Opinión

Estatuas cautivas

A la derecha tengo una postal viva. La veo por mi ventanilla, en toda su monumentalidad. Voy volando en un avión de esos que recuerdan al Gravitrón. Miro el arcoíris que hoy la suerte nos regala. Minutos atrás terminó mi visita a los dominios de aquel pueblo escultor, milenario y extinto al que colonialistamente llamamos San Agustín.

‘San Agustín de Uyumbe’, como sería más justo decirle a la población que hoy aloja los tesoros confeccionados por estos antiguos, es un espacio mágico con gentes amables, apacibles y generosas, conscientes de la responsabilidad de resguardar ese legado puesto a su custodia por el destino. Piezas sagradas de piedra cuyo influjo sanador recomiendo a quien ande en pos de una experiencia espiritual.

Casi todos los agustinenses se saben sucesores de esa admirable cultura, de cuya grandeza aún hacen eco las muchas estatuas que –como poemas o acertijos cincelados sobre rocas sólidas– siguen resistiendo con su hermetismo de héroes, innumerables negligencias y lambonerías gubernamentales, rayones profanos de parejas cachondas, guaquerías y demás ataques y desconsideraciones locales y extranjeras.

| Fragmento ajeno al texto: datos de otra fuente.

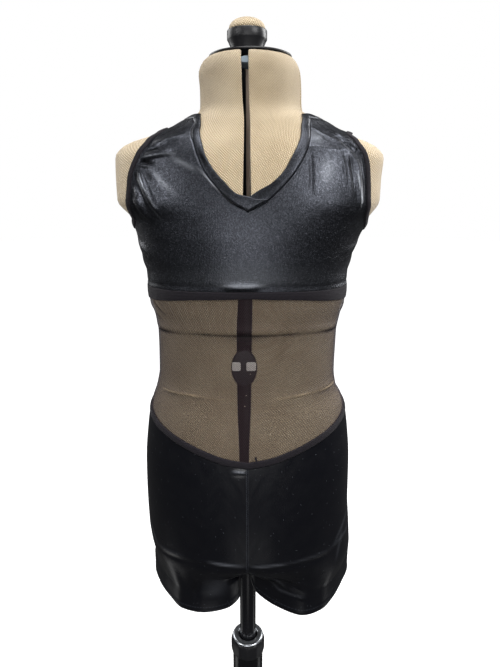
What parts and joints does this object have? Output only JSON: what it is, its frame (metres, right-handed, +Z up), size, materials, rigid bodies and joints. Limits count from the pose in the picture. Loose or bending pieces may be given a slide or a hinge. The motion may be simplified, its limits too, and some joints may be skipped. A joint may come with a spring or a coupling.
{
  "type": "dance shortall on dress form and stand",
  "caption": "Child's sleeveless dance shortall: crossover neck, gathered bodice, sheer mesh middle and fitted shorts, worn by a limbless adjustable dress form on a pole stand.",
  "frame": {"origin": "on the floor, on the axis of the stand's pole", "axes": "+Z up along the pole, the front faces -Y, and the wearer's left is +X"},
  "size_m": [0.338, 0.338, 1.239],
  "materials": {
    "metallic_spandex": "dark, slightly metallic stretch knit",
    "matte_elastic": "matte black woven elastic",
    "power_mesh": "sheer black stretch mesh over a beige form",
    "black_spandex": "black stretch knit with a soft sheen",
    "form_knit": "beige jersey glued over plastic shells",
    "black_plastic": "satin black plastic",
    "black_steel": "glossy black paint",
    "chrome": "bright plating",
    "rubber": "dark rubber"
  },
  "bodies": {
    "stand": {"base_hub": "black_plastic", "outer_tube": "black_steel", "stand_leg_1": "black_steel", "stand_leg_2": "black_steel", "stand_leg_3": "black_steel", "stand_leg_4": "black_steel", "foot_1": "rubber", "foot_2": "rubber", "foot_3": "rubber", "foot_4": "rubber"},
    "mast": {"pole": "black_steel", "stop_collar": "black_plastic"},
    "clamp": {"lock_collar": "black_plastic", "lock_ring": "chrome"},
    "torso": {"form_front_left": "form_knit", "form_front_right": "form_knit", "form_back_left": "form_knit", "form_back_right": "form_knit", "hip_spider": "black_plastic", "chest_spider": "black_plastic", "waist_dial": "black_plastic", "neck_cap": "black_plastic", "bodice_front": "metallic_spandex", "bodice_back": "metallic_spandex", "neckband": "metallic_spandex", "armhole_binding_left": "matte_elastic", "armhole_binding_right": "matte_elastic", "underbust_band": "matte_elastic", "midriff_front": "power_mesh", "midriff_back": "power_mesh", "waist_band": "matte_elastic", "shorts_left": "black_spandex", "shorts_right": "black_spandex"},
    "knob": {"neck_knob": "black_plastic", "knob_cushion": "form_knit"}
  },
  "joints": [
    {"name": "height_slide", "type": "slide", "parent": "stand", "child": "mast", "axis": [0, 0, 1], "range_m": [-0.075, 0.2]},
    {"name": "clamp_turn", "type": "hinge", "parent": "stand", "child": "clamp", "pos_m": [0, 0, 0.45], "axis": [0, 0, 1], "range_deg": [0, 90]},
    {"name": "torso_swivel", "type": "hinge", "parent": "mast", "child": "torso", "pos_m": [0, 0, 0.7], "axis": [0, 0, 1], "continuous": true},
    {"name": "knob_turn", "type": "hinge", "parent": "torso", "child": "knob", "pos_m": [0, 0, 1.215], "axis": [0, 0, 1], "continuous": true}
  ]
}
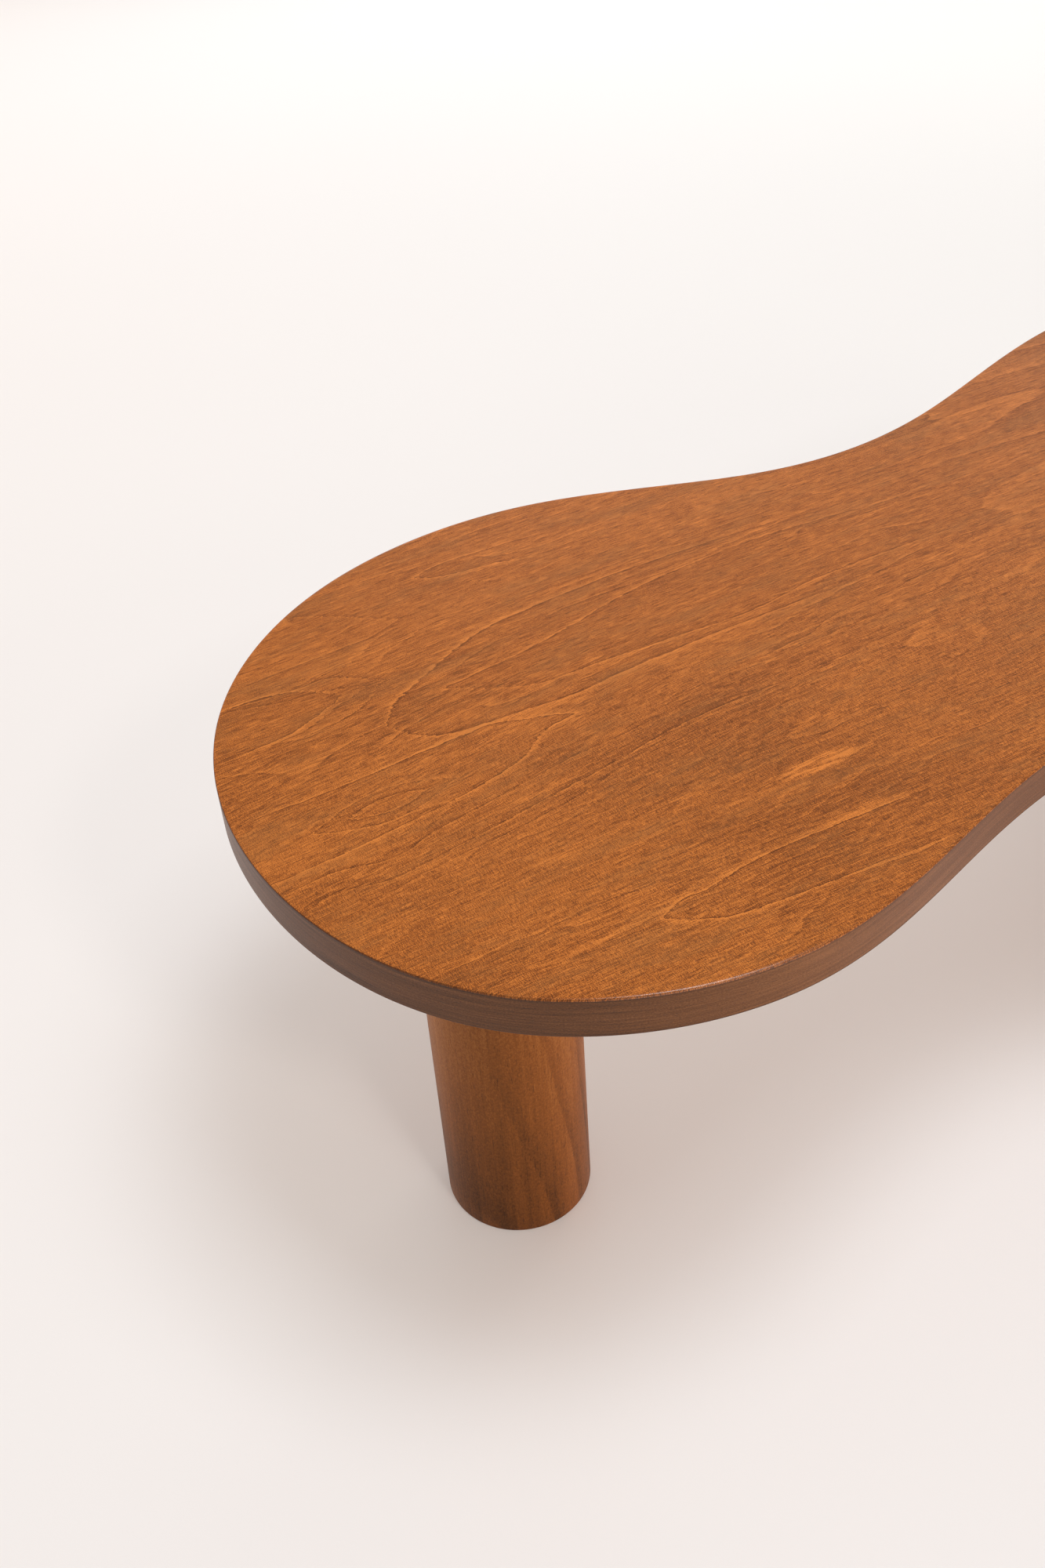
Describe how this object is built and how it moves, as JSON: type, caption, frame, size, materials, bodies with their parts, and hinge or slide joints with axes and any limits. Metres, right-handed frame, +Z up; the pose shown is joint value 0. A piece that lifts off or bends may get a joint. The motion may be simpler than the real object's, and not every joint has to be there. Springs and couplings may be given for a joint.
{
  "type": "low free-form bench",
  "caption": "Low wooden bench with a flat, level, peanut-shaped veneered top standing on thick, plain, round screw-on legs set in from its edge.",
  "frame": {"origin": "on the floor under the middle of the top's plan box", "axes": "+X along the bench from the small end to the large end, +Z up"},
  "size_m": [1.077, 0.502, 0.38],
  "materials": {
    "face_veneer": "satin, rotary-cut veneer stained warm brown",
    "edge_band": "satin, long-grained edge strip stained brown",
    "backing_veneer": "matt, stained veneer",
    "core_board": "raw wood board",
    "leg_wood": "satin, turned solid wood stained brown",
    "plate_steel": "plain rolled steel",
    "zinc_steel": "zinc plated",
    "felt": "pressed felt"
  },
  "bodies": {
    "root": {"top_core": "core_board", "face_veneer": "face_veneer", "backing_veneer": "backing_veneer", "edge_band_front": "edge_band", "edge_band_back": "edge_band", "single_leg": "leg_wood", "single_leg_plate": "plate_steel", "single_leg_screws": "zinc_steel", "single_leg_bolt": "zinc_steel", "single_leg_glide": "felt", "front_leg": "leg_wood", "front_leg_plate": "plate_steel", "front_leg_screws": "zinc_steel", "front_leg_bolt": "zinc_steel", "front_leg_glide": "felt", "back_leg": "leg_wood", "back_leg_plate": "plate_steel", "back_leg_screws": "zinc_steel", "back_leg_bolt": "zinc_steel", "back_leg_glide": "felt"}
  },
  "joints": []
}
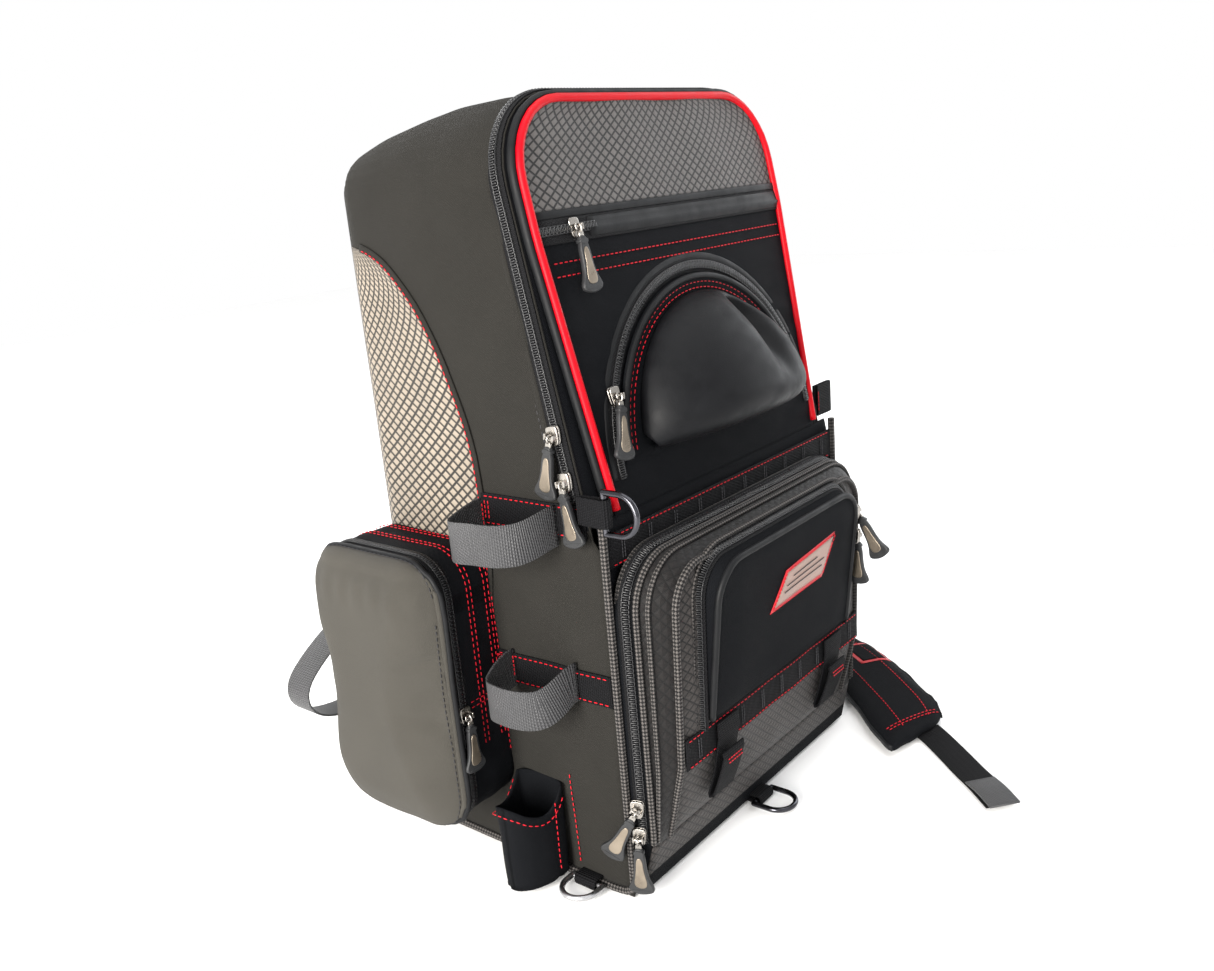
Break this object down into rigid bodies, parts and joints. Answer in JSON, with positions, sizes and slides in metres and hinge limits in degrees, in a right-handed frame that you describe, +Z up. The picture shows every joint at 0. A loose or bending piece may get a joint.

Fue entre 1913 y 1914 cuando Konrad Theodor Preuss, etnógrafo alemán y responsable de diversas investigaciones y de textos basados en sus exploraciones dentro de Colombia, recogió treinta y cinco estatuas de la zona para luego –sin respetar los protocolos que ya entonces implicaba la realización de excavaciones entre arqueólogos y las restricciones de la ley vigente en el país– embalarlas por vía marina y sumarlas a la colección del Museo Etnológico de Berlín. Solo hasta 1992 David Dellenback, un norteamericano-agustinense de alma radicado en la región desde comienzos de los setenta, se dio al propósito de viajar a buscarlas e inventariarlas en donde aún yacen, arrumadas y expatriadas por más de un siglo, a la espera de regresar adonde sus sabios talladores dispusieron dejarlas para siempre, seguras… eternas… imponentes…

El arraigo de tantos amigos del pueblo escultor se manifestó hace no mucho con la oposición unánime al absurdo envío de algunas esculturas desde San Agustín hasta Bogotá para una supuesta exposición temporal, incluso contra las presiones de la entidad al frente de la salvaguardia de nuestro patrimonio arqueológico, a juzgar por su accionar más interesada en festejar el centenario del despojo que en este acto urgente de dignidad y justicia.

Diego Felipe Márquez Arango, abogado antioqueño radicado en Bogotá, ha venido adelantando un eficaz proceso judicial contra el Estado colombiano y las acciones diplomáticas necesarias para exigir el retorno de la estatuaria y el envío de una solicitud formal de repatriación a Berlín con soporte oficial. En tan indispensable objetivo le acompañan el ya mencionado David, Martha Gil (también abogada, esposa de este último y colaboradora en su libro Las estatuas del Pueblo Escultor, aparte de una muy combativa abanderada de la causa). Grandes defensores han sido sus vecinos del resguardo indígena yanacona, centinelas de aquello que entienden como propio. También agricultores, campesinos, guías turísticos, estudiantes, líderes comunitarios y demás luchadores comprometidos con un propósito que debería agrupar a Colombia por entero. Según Márquez confirmó hace menos de una semana, ya viene en avanzada la firma de un acuerdo entre las entidades nacionales del caso y los ‘repatriadores’, con miras a gestionar el anhelado retorno. Quieran los espíritus inmortales del viejo Pueblo Escultor que el compromiso oficial derive en hechos y que Alemania corresponda a la grandeza que de ella esperamos.